## Set task
Return the count of lines that hold the string "hinge", with no other words.

## Exercise materials
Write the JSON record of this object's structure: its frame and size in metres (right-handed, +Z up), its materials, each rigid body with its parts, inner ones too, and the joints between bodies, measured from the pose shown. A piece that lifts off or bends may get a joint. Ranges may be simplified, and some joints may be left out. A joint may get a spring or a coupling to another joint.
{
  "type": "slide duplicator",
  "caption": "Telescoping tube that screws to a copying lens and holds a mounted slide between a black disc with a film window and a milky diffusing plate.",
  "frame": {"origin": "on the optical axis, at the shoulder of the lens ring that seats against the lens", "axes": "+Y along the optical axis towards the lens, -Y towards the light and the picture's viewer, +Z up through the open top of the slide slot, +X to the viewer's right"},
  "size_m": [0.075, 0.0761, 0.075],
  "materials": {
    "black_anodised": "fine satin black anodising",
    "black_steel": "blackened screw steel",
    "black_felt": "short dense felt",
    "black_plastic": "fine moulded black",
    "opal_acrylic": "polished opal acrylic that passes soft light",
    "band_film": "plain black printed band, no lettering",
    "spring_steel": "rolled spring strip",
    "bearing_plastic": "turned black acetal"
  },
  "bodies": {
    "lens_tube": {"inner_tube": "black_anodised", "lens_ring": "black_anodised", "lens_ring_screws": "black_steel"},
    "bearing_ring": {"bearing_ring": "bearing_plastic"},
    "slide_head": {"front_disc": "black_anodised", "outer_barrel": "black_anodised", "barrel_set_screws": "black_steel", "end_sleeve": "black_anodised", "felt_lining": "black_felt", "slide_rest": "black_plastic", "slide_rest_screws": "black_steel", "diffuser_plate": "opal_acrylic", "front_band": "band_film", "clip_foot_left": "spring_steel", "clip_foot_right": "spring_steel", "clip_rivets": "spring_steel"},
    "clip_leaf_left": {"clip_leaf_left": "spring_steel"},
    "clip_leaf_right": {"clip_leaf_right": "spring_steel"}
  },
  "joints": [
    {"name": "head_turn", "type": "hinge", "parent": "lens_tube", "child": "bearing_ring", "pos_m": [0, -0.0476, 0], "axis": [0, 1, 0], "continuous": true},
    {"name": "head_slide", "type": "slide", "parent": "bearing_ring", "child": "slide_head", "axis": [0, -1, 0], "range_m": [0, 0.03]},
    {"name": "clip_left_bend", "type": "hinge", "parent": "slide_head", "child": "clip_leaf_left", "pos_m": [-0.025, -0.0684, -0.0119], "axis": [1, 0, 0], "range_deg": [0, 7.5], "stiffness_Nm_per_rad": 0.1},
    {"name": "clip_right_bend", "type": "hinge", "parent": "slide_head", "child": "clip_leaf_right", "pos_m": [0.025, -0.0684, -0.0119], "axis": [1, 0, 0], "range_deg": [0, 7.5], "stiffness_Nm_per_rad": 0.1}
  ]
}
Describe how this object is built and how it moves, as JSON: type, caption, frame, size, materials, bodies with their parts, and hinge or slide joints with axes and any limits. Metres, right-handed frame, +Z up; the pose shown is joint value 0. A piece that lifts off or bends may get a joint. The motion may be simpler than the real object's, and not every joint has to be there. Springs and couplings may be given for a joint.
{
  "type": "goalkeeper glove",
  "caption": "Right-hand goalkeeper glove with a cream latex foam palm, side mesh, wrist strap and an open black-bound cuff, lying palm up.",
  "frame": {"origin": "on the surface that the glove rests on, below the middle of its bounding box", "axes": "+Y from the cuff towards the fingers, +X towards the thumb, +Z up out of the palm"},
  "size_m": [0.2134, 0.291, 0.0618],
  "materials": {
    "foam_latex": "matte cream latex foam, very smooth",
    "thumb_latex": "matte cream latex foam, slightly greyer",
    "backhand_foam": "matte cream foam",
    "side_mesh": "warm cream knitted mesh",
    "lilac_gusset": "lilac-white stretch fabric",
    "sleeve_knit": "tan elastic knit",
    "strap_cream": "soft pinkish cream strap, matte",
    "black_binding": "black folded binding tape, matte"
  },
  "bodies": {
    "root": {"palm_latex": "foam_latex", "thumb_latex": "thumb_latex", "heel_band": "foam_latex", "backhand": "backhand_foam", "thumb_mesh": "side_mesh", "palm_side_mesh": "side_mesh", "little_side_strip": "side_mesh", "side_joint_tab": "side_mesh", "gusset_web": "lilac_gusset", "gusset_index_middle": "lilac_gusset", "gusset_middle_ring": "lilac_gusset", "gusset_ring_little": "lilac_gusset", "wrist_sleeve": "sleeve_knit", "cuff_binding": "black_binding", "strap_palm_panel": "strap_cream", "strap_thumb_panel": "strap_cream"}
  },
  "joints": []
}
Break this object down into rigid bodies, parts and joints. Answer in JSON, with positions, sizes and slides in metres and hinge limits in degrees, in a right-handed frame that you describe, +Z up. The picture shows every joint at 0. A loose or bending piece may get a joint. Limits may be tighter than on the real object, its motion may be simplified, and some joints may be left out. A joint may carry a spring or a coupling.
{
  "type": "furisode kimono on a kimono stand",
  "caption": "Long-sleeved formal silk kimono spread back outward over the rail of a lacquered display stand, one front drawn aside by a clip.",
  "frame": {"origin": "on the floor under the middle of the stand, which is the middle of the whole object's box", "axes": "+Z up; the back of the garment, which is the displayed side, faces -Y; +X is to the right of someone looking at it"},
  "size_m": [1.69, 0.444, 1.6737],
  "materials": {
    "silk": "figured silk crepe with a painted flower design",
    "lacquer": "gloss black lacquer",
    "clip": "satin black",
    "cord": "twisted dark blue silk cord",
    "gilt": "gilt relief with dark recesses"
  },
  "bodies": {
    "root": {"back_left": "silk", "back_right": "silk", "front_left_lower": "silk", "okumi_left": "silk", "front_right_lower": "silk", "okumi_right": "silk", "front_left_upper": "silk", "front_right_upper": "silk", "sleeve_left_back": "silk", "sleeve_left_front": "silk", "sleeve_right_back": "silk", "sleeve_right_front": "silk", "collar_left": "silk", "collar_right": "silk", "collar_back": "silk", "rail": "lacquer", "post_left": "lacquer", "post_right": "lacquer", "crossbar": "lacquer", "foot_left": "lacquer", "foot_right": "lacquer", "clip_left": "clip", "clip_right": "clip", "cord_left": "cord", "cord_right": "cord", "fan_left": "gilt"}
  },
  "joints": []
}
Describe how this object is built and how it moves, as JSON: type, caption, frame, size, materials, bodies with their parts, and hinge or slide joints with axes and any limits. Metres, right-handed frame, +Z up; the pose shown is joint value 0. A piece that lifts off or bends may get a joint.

## Answer below
6